Cairn India: Buy bl-premium-article-image

Anand Kalyanaraman Updated - May 25, 2014 at 10:18 PM.

Rock-bottom valuations don’t price in the potential of the Rajasthan field

Large investment: The company plans to invest $3 billion over the next three years. KOTKOA/SHUTTERSTOCK.COM

Oil and gas stocks have been the flavour of the season in this rally, but the stock of hydrocarbon explorer Cairn India has been sluggish. Even its uptrend in April was reversed after the company, during its results announcement, projected flat production at the mainstay Rajasthan asset in 2014-15.

Despite some gains after the election results, the Cairn stock is up just around 9 per cent since September, much lower than its peers. At ₹348, it has gained 18 per cent since our last buy call in August last year. But the stock still trades cheap at about five times its trailing twelve-month earnings, far lower than what public sector explorers ONGC and Oil India quote at (10-14 times).

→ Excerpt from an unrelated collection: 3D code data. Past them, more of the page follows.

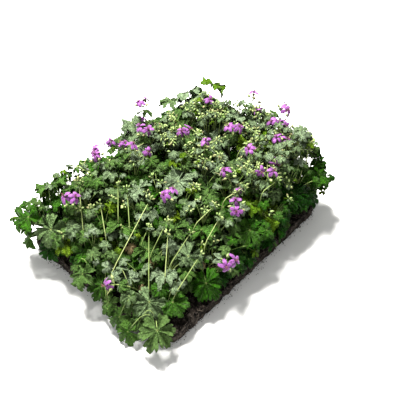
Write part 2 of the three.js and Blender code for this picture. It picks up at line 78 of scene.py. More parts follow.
pose = {"tiltOutward": 0.3, "tiltVary": (-0.22, 0.3), "sideTilt": 0.35, "turnVary": 0.5}
clear = {"leastHeight": 20, "aboveSoil": 6}
yielding = {"tries": 120, "turn": 3, "reach": 0.4, "size": 0.28, "tilt": 0.6}
flowerStem = {"steps": 3, "rootDepth": 11, "rootOffset": 15, "turnVary": 0.6,
              "overCanopy": (4, 14), "wander": (3, 30), "wanderLift": 0.3, "collar": 5,
              "bractDrop": 13, "pairShare": 0.6, "tries": 60}
headPlaces = [
    (-195, 100), (-90, 142), (-40, 122), (-15, 68), (34, 122), (70, 170), (85, 70), (82, 10),
    (135, 0), (183, 88), (182, -22), (255, 12), (260, -50), (200, -104), (148, -80), (115, -132),
    (56, -88), (20, -136), (-27, -136), (-75, -188), (-250, -65), (-58, -22),
]
headRoom = {"above": 8, "radius": 26, "deep": 10}
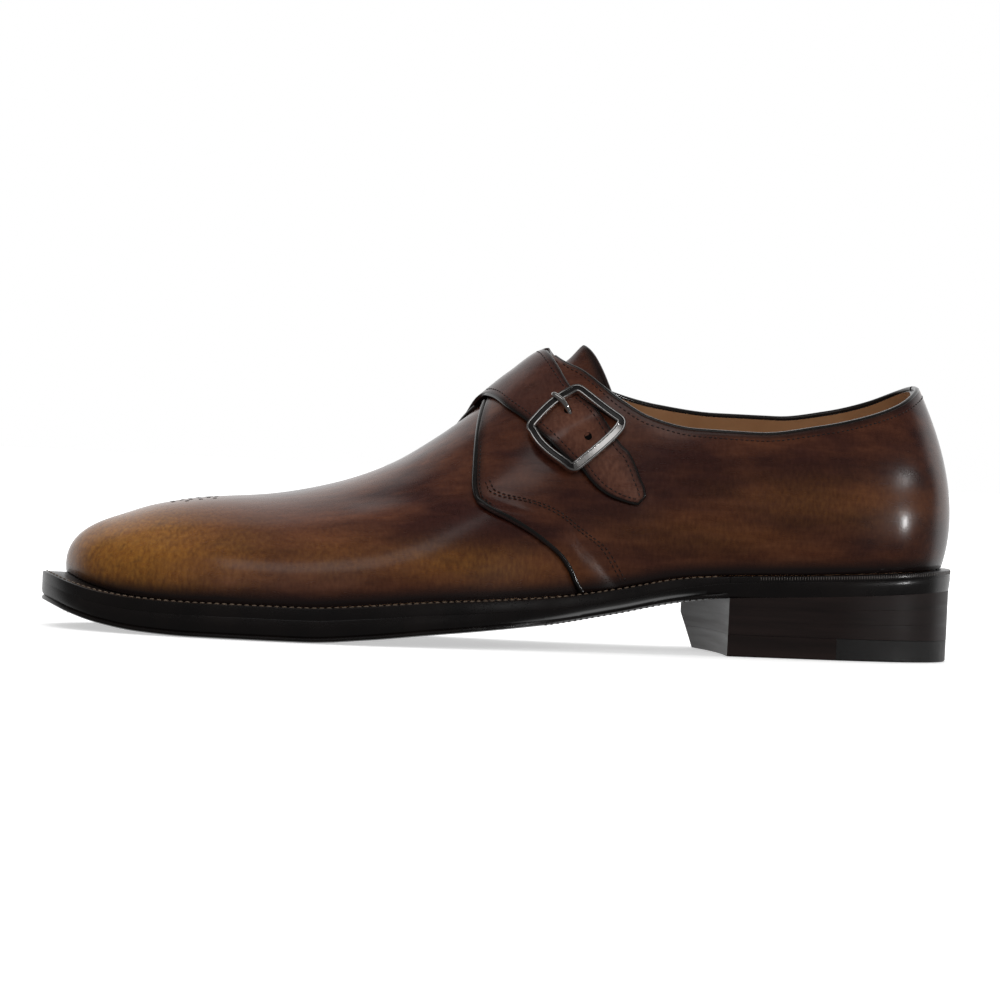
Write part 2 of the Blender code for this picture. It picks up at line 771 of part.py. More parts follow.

Investors with a long-term perspective can consider buying the Cairn stock.

Growth to revive

While output growth in Rajasthan may be subdued in the coming year, it should again pick up thereafter. Cairn India plans to invest $3 billion (about ₹18,000 crore) over the next three years, 80 per cent of it in the Rajasthan block where production is expected to increase from 2,00,000 barrels of oil equivalent per day (boepd) currently to 3,00,000 boepd over the next few years. In the past, the company has been able to meet its production targets, the latest instance being the 2,00,000 boepd production rate in Rajasthan in March 2014, up from 1,75,000 boepd a year ago.

This lends confidence to its projection and execution abilities. While strengthening of the rupee in recent months is negative for the company, it is offset by crude oil prices ruling at high levels. Improvement in global economic conditions should keep crude oil prices elevated.

Recent reports suggest that Cairn India may be granted only a five-year extension until 2025 for the Rajasthan block, and not the 10-year extension until 2030 it has been asking for. This could impact returns and consequently the company’s investment plans. That said, there seems to be a good case for giving the longer extension to Cairn India. Gas-producing fields are given 10-year extensions. While currently the Rajasthan asset primarily produces crude oil, gas output has also commenced with the Raageshwari gas field starting production from March 2013. The company expects gas output to also improve significantly in the coming years. In this context, the expected doubling of gas prices from $4.2 per mbtu currently will provide a boost.

With the new government stressing indigenous energy production, there is a good possibility that Cairn India’s request for a longer extension will be considered favourably.

In the smaller assets, output has been falling at Ravva due to natural decline, but the company managed to grow production at Cambay by almost 44 per cent last year through new well drilling. Together, the output at Cairn India’s assets in the recent March quarter grew 11 per cent over the year-ago period to more than 2,24,000 boepd; the company’s share at about 1,43,000 boepd was up 13 per cent. This aided the 18 per cent year-on-year jump in net profit to ₹3,035 crore.

Cairn India’s other exploration assets include those in the Krishna-Godavari offshore, Sri Lanka and South Africa. Success in these assets, though uncertain, could provide a fillip to output.

The company is debt-free and has formidable cash reserves (about ₹23,000 crore). Part of the money is being used towards the ongoing share buyback programme.

However, with erstwhile parent Cairn Energy being slapped with a tax demand and its residual holding in Cairn India placed under restrictions, participation in the buyback programme is likely to be low. A successful buyback programme would have increased the earnings per share for the remaining shareholders.

Concerns about optimal use of the huge fund chest have also been a drag on the stock. But the big-ticket investment plans lined up and a generous dividend policy should alleviate these concerns to a good extent. The current dividend yield of the stock is a healthy 3.6 per cent.